Any meeting involving money is a significant business, perhaps more so for a private-equity firm and its backers. In April, as the COVID-19 pandemic continued to weaken oil demand and shutter the United States, Billy J. Quinn, managing director at Pearl Energy Investment, met with the private-equity firm’s limited partners.
Quinn began his assessment of his portfolio companies and the world of oil and gas by deliberately bypassing the pandemic. Quinn’s aim was for Pearl’s investors to see what he’d been seeing, starting from where the firm had left off in 2019. It wasn’t, Quinn said, “a banner year for the oil and gas business.”

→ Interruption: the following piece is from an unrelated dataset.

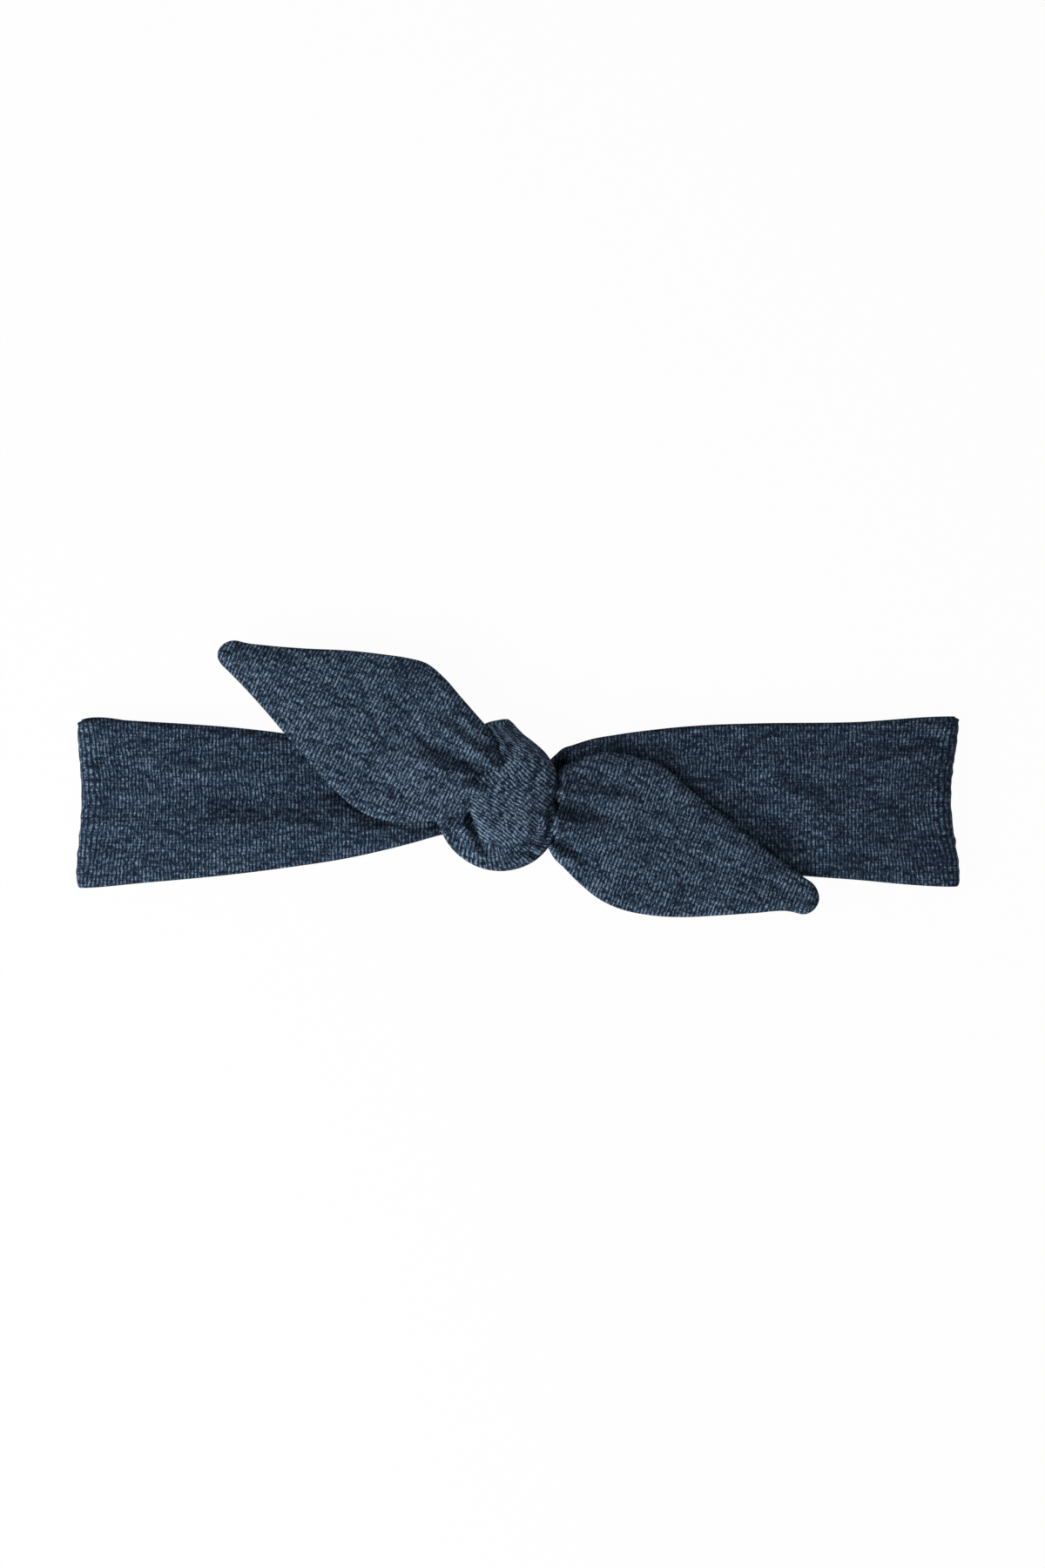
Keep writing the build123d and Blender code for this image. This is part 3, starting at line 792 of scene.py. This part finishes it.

Untangling the COVID-19 mess will take time, Quinn said. First, he wanted to drive home a point. “I wanted to have the right frame of reference,” he said. “And 2019 stunk. It didn’t feel like this was a great business. And we averaged $57 oil. But that allowed most of our companies to be prepared for what happened in March.”
If there’s a unifying point of view in the private-equity world, it’s that pragmatism gets results, and hope is the equivalent of hemlock. For too long, as private-equity players see it, a group of fragile E&Ps have been struggling to survive as they waited—or hoped—for oil prices to rise.
The pandemic has effectively snuffed out magical thinking.